→ Description of the task
For each line below that includes the word "code", make a copy.

→ Records shown
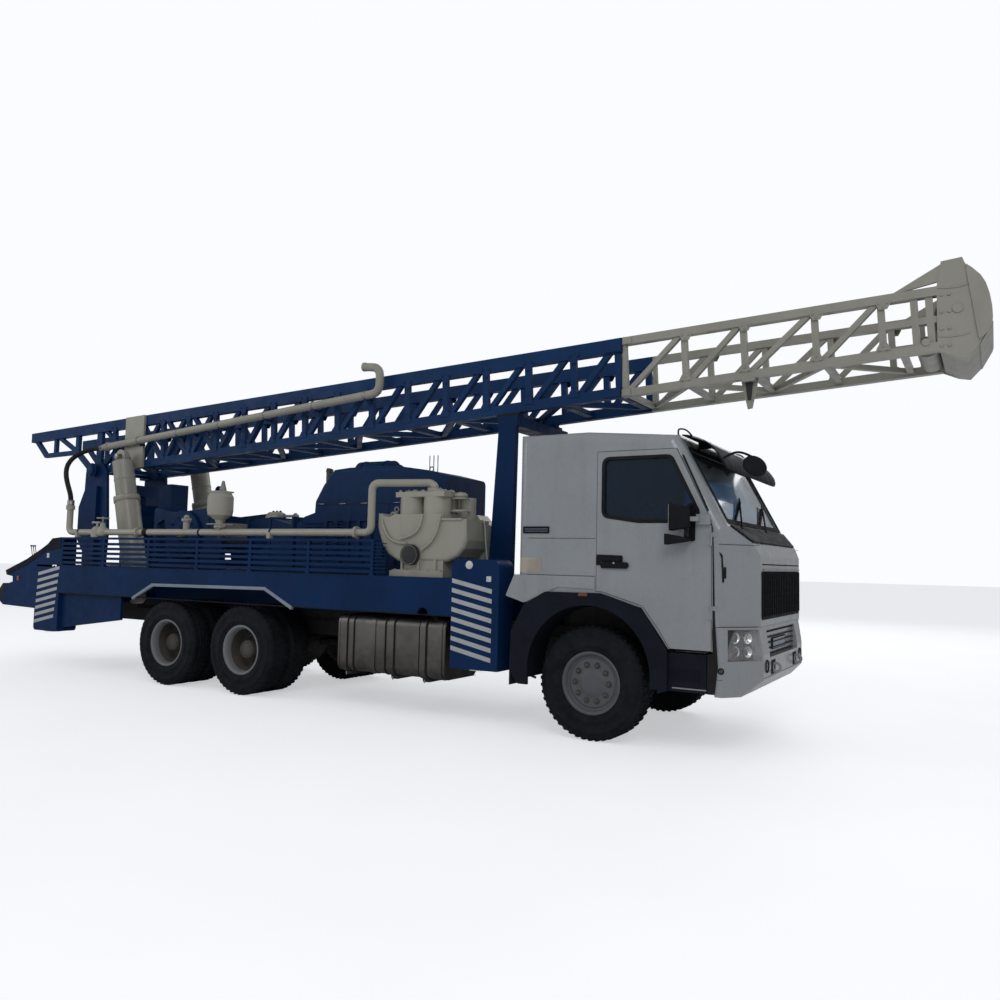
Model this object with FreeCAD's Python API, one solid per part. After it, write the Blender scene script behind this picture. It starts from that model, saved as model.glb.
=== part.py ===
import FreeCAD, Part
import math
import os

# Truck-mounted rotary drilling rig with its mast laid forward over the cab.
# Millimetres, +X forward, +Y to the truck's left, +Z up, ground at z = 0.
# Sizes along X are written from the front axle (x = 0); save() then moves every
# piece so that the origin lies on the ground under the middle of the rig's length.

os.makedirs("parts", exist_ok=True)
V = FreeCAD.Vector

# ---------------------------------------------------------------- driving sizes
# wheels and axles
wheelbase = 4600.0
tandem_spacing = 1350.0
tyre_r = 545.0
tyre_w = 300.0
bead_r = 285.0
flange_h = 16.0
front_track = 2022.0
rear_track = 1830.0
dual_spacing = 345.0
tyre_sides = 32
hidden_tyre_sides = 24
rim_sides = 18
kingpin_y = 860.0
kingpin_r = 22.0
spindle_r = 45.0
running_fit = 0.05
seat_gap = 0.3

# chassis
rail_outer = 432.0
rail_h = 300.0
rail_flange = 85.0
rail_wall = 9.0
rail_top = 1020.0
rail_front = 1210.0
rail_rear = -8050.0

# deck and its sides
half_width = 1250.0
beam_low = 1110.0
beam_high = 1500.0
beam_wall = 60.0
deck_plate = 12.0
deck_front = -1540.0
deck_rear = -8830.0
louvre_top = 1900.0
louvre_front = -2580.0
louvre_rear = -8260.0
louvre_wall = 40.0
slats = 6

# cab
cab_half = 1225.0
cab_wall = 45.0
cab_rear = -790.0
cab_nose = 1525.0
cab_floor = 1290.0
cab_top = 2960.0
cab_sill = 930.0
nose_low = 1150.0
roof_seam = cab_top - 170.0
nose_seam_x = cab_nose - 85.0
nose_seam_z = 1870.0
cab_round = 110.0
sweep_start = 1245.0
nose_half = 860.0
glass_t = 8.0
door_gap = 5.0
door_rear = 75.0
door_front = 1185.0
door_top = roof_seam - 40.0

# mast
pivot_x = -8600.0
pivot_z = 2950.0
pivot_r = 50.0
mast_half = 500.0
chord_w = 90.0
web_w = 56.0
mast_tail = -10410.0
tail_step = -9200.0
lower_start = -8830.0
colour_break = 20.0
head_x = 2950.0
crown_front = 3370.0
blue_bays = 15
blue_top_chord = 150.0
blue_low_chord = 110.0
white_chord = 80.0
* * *
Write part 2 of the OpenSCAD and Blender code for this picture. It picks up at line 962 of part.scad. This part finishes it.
---
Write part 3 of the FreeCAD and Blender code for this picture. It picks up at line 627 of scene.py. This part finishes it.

→ Task output
Write part 2 of the OpenSCAD and Blender code for this picture. It picks up at line 962 of part.scad. This part finishes it.
Write part 3 of the FreeCAD and Blender code for this picture. It picks up at line 627 of scene.py. This part finishes it.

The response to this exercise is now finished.